Questa ricostruzione storica, al di là dell’accertamento delle vicende processuali, risulta molto debole, per le seguenti ragioni:
-Saleh era stato condannato a 7 anni poi commutati in 5 ed assolto dall’accusa più grave, le carte processuali hanno assicurato che il dialogo tra i servizi italiani ed il gruppo di Saleh non venne mai meno e portò anche alla scarcerazione dello stesso Saleh il 14 agosto 1981, in quel momento il primo ministro era Giovanni Spadolini, probabilmente il politico della Prima Repubblica più contiguo politicamente ad Israele. Se il governo italiano avesse avuto il minimo dubbio sulla eventuale responsabilità del FPLP le cose sarebbero andate ben diversamente.

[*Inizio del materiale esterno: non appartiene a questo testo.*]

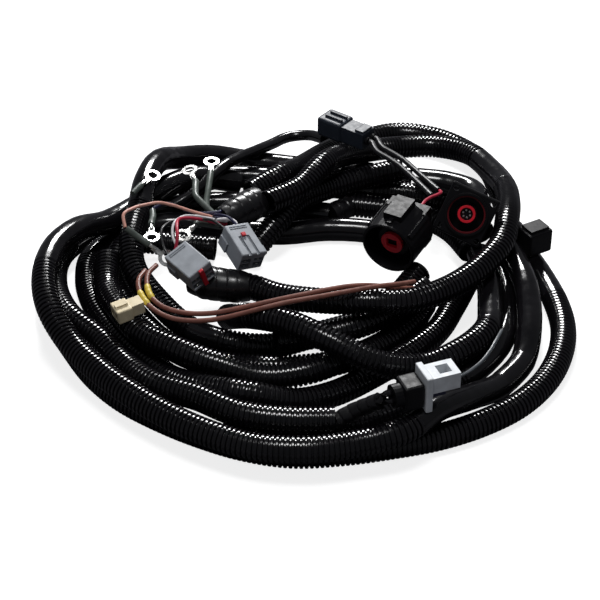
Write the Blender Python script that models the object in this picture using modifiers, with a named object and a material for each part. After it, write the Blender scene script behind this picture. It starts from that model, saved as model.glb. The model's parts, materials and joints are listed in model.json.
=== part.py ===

-Il movimento di Saleh, così come la stessa Al Fatah negli anni 70 compivano attentati basati su rivendicazioni palesi o comunque compiuti da membri riconosciuti, la pista della strage per vendetta contro il governo italiano per una lieve condanna di un militante non ha nessun fondamento storico e politico, al contrario la posizione dei governi italiani negli anni 70 ed il cosiddetto Lodo Moro avevano pesantemente contrariato sia Washington che Tel Aviv.
La stessa Eleonora Moro, moglie del leader della Dc assassinato nel 1978, ha più volte raccontato di come il marito gli avesse confidato le minacce di Kissinger, deus ex machina della diplomazia americana, evidentemente un Italia che svolgeva il suo naturale ruolo politico di mediatore nella questione mediorientale e di attore protagonista nel Mediterraneo aveva suscitato le ostilità dei cosiddetti “alleati”, l’ultima cosa che avrebbero voluto fare i leader palestinesi era rompere i rapporti politici e diplomatici con l’Italia.
La ricerca della verità è doverosa ed è vergognoso che dopo 43 anni non esista ancora una ricostruzione accertata dei fatti ma vanno respinte semplificazioni e approssimazioni che rischiano di gettare fango su un intero popolo sottoposto ad un’occupazione militare sempre più terribile e distruttiva, in spregio alla legalità internazionale che viene violata ogni giorno in terra di Palestina.
Come dimostrano anche le drammatiche notizie che giungono da Jenin, dove migliaia di palestinesi vengono scacciati anche dalle misere abitazioni di un campo profughi, privati di tutto ogni giorno di più.